Getting into the Garden was rigmarole but once I got inside and visited courtside to watch a few of the Ball4realers warm up it was history. Special FX, High Octane and 720 were shooting around putting on airs. I caught the vapors when Special FX took off from near the charity stripe, caught the ball high off the glass and rammed it home with enough force to make Darryl Dawkins shudder. From topside or television the aerodynamics of it all are easy to take for granted. Down low is a sight to behold. I thought the carom from 720 came off to hard and high for him to reach but he reached up into the stratosphere to pull it in and I was so close underneath I could see the afterburners flaring up on the bottom of his sneakers. SFX (Ryan Williams) is 6-5 but he plays much bigger like a lot of tall lanky players who have the sorta strength that opponents underestimate. He’s a Queen’s native and went to St. John’s before eventually going juco. He was a contestant on the AND 1 tour and was featured in the Streetball series last year. He claims he’s a point guard but he can’t even dribble that well in open court but he’s a terrific finisher who goes hard to the hole. He had about 10 dunks in the first half alone and all of them were ridiculous. The one that made everybody (as in, approximately 3,000 fans) go bananas occurred late in the first half with him and circus on the break with a couple of defenders dropping back. Circus was in the lead with Willliams trailing him and took off from the wing, twisted 360 degrees in the air before tossing the rock way up in front of the basket for Williams who then passed it between his legs to deliver the money shot with a defender on his hip. The spectacle shocked and awed me so much I started tripping way down memory lane to when I was a little kid and saw the Harlem Globetrotters play in Cobo Arena. The physics of the game were so primitive back then the only player exploring the properties of moving air in relation to its interaction with kinectic physical structures was Julius Erving who’d only recently gotten his doctorate in aeronautics. Plus I never even believed all the stunts the Globetrotters used to pull on their opponents was real. Not even now in relation to the advanced nature of what these guys were doing. I always thought all the Globetrotters’ opponents were chumps. But then again I’d never even heard of capitalism and the twisted ish people do for money.

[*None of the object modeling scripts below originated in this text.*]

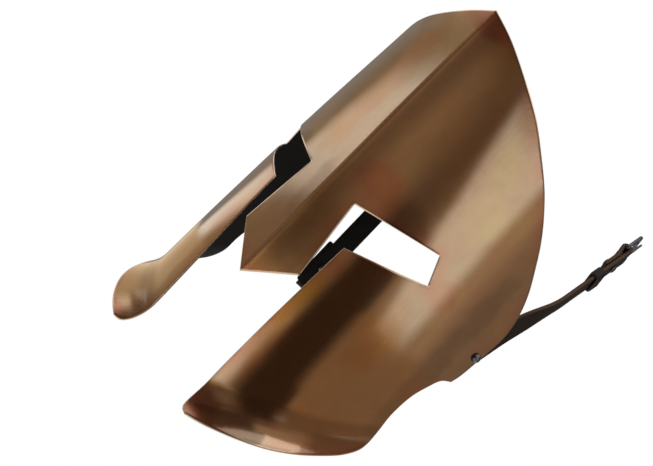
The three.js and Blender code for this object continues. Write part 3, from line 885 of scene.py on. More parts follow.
# Rubbed copper under wax gives the eye wide soft lights on brown, and a sharper, paler
# one over them
def coppered_steel():
    material, tree, shader = new_material(
        "coppered steel, antiqued and waxed",
        Metallic=1, Coat_Weight=1, Coat_Roughness=0.06, Coat_IOR=1.65,
    )
    drop, girth, edge = (
        add(tree, "ShaderNodeAttribute", out="Fac", attribute_name=name)
        for name in ("along_mm", "across_mm", "edge_mm")
    )
    from_ridge = add(tree, "ShaderNodeMath", {0: girth}, operation="ABSOLUTE")
    links = {0: from_ridge, 1: lip_slope_share, 2: drop}
    lip = add(tree, "ShaderNodeMath", links, operation="MULTIPLY_ADD")
    hollow_shade_and_dulling = [(lip, *hollow_shade_start), (lip, *hollow_shade_end)]
    clouds = cloud(tree, 42, detail=2.5)
    small = cloud(tree, 9, detail=4)
    stops = [(0.3, "#8c755a"), (0.45, "#937b5c"), (0.56, "#957859"), (0.7, "#998158")]
    copper = add(tree, "ShaderNodeValToRGB", {"Fac": clouds}, stops=stops)
    copper = paint(tree, copper, "#7e6246", (small, 0.45, 0.8), strength=0.25)
    copper = stained_and_shaded(tree, copper, drop, girth)
    # The hollow over each lip, darkened as painted shade, and an olive cast beside the ridge
    copper = paint(tree, copper, "#b8a088", *hollow_shade_and_dulling, strength=0.6, way="MULTIPLY")
    beside = [(girth, 1, 5), (girth, 22, 8)]
    copper = paint(tree, copper, "#b8a68c", *beside, strength=0.8, way="MULTIPLY")
    # A lighter line along the ridge crease: a painted highlight
    copper = paint(tree, copper, "#b89878", (from_ridge, 0.9, 0.1))
    # Heat and handling redden the margin, and dirt stays in a thin line inside the edge
    copper = paint(tree, copper, "#9a5c48", (edge, 9, 1), (clouds, 0.4, 0.6), strength=0.45)
    copper = paint(tree, copper, "#54382a", (edge, 2.4, 1.2), (small, 0.35, 0.6), strength=0.4)
    # Real specks and pits are finer than a pixel, so they are drawn at 0.6 mm
    place = add(tree, "ShaderNodeTexCoord", out="Object")
    links = {"Vector": place, "Scale": 1 / (speck_spacing_mm * MM)}
    specks = add(tree, "ShaderNodeTexVoronoi", links, out="Distance")
    copper = paint(tree, copper, "#e8d0a8", (specks, *speck_limits), strength=0.6)
    copper = paint(tree, copper, "#c8b098", (edge, 0.9, 0.3))
    # Real strokes of the rubbing are finer than a pixel, so they are drawn 1.2 mm wide
    strokes = cloud(tree, 1.2, detail=2, stretch=(1, 1, 0.06))
    rough = roughness(tree, 0.13, (0.04, (strokes, 0.3, 0.7)), (0.08, *hollow_shade_and_dulling))
    dress(tree, shader, copper, rough, strokes, strength=0.03, depth_mm=0.01)
    return material


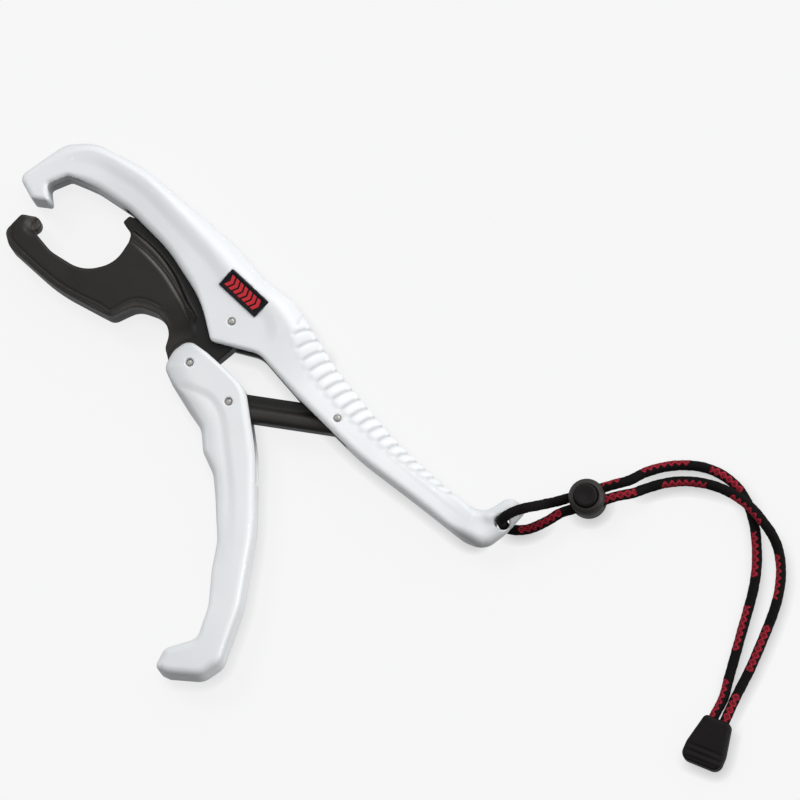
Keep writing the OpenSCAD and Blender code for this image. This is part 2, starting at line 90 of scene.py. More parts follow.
TRIGGER = [
    (-11.4, -21.6, 8), (-10.4, -28.6, 5), (-3.6, -32.4, 5), (7, -36.6, 12), (14.8, -39.2, 8),
    (20.4, -45.6, 8), (28.8, -50.2, 10), (35.4, -57.4, 10), (45.4, -69.2, 14),
    (50.6, -79.6, 10), (58.0, -91.4, 20), (61.8, -103.4, 5), (54.0, -113.6, 4),
    (55.4, -122.0, 2.6), (60.4, -121.0, 3), (71.2, -114.4, 7), (74.2, -105.8, 7),
    (67.4, -84.2, 40), (53.8, -57.4, 80), (36.4, -34, 60), (19.2, -17.0, 12),
    (7.5, -15.6, 20), (-0.4, -14.8, 7), (-9.2, -14.8, 8)]
# hollow in the trigger
FORK = [
    (-20, -10, 0.1), (-20, -30.2, 0.1), (3, -30.2, 4), (13, -32.4, 8), (26, -36, 6),
    (40, -45.5, 3), (52, -36, 0.1), (52, -10, 0.1)]

# ---------------------------------------------------------------- pins, screws and holes: x, y
JAW_PIN, TRIGGER_PIN = (0, 0), (-3.34, -21.73)
LINK_FRONT_PIN, LINK_REAR_PIN = (17.5, -25.01), (54.38, -5.98)
CORD_HOLE = (127.4, -1.0)
BODY_SCREWS = [(-77, 17.4), (-28, 20), (31, 9.2), (65.2, -5.4), (117, -8.4)]
TRIGGER_SCREWS = [(14.5, -35.4), (45.2, -60.5), (66.5, -107)]
PIN_BORE, PIN_RECESS = 1.27, 1.62  # radii
PIN_FAR_END = MID - 1.65  # where a blind pin bore stops in a far half
SCREW_BORE, SCREW_RECESS, SCREW_DEPTH = 1.3, 2.35, 2.05
HOLLOW_RISE = 5.1  # half depth of the channel and the fork
MARK_RISE = 5.6  # how far up from the seam the hollows are shaded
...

The opponents here were getting chumped to but they were also playing for a share of the $100,000 jackpot. There were about 10 of them selected from the pool of players who competed in the pickup games outside earlier that afternoon. Some of them were pretty good. A couple of them had obviously been schooled in the streetball methodology because a few times they pulled off the same moves as the Ball4Realers. Early in the first half Circus tried to pull a sleight of hand between his legs after crossing midcourt and got pickpocketed like a tourist in Times Square. He was so mad (perhaps embarrassed?) that he came back with the same move and scored on a reverse layup with a few people on him. No matter how hard the opponent tried (they were getting pissed at all the noncalls by the refs) the game was no but it was exciting to watch and the atmosphere had the circus atmosphere you’d find at Rucker Park but only on grander scale (the DJ mixing and scratching on cue showstopping feats, the on-court announcer MCing the game and handing out prizes to the crowd, the black marching band, the halftime medley of rap acts with special lighting FX and the up-close-and-personal perspective that real ish affords you) since every major market the tour stopped at was hosted at that city’s basketball arena. But I have the impression the pickup games outside of those venues were more competitive than the games inside. The only downer about the game inside MSG was that there was no replay of all the highlight reel footage on display and there were no alcoholic beverages on sale.

But the way the Ball4Reallers had the crowd collectively tripping who needed liquor when there was plenty of dope stuff to see and experience.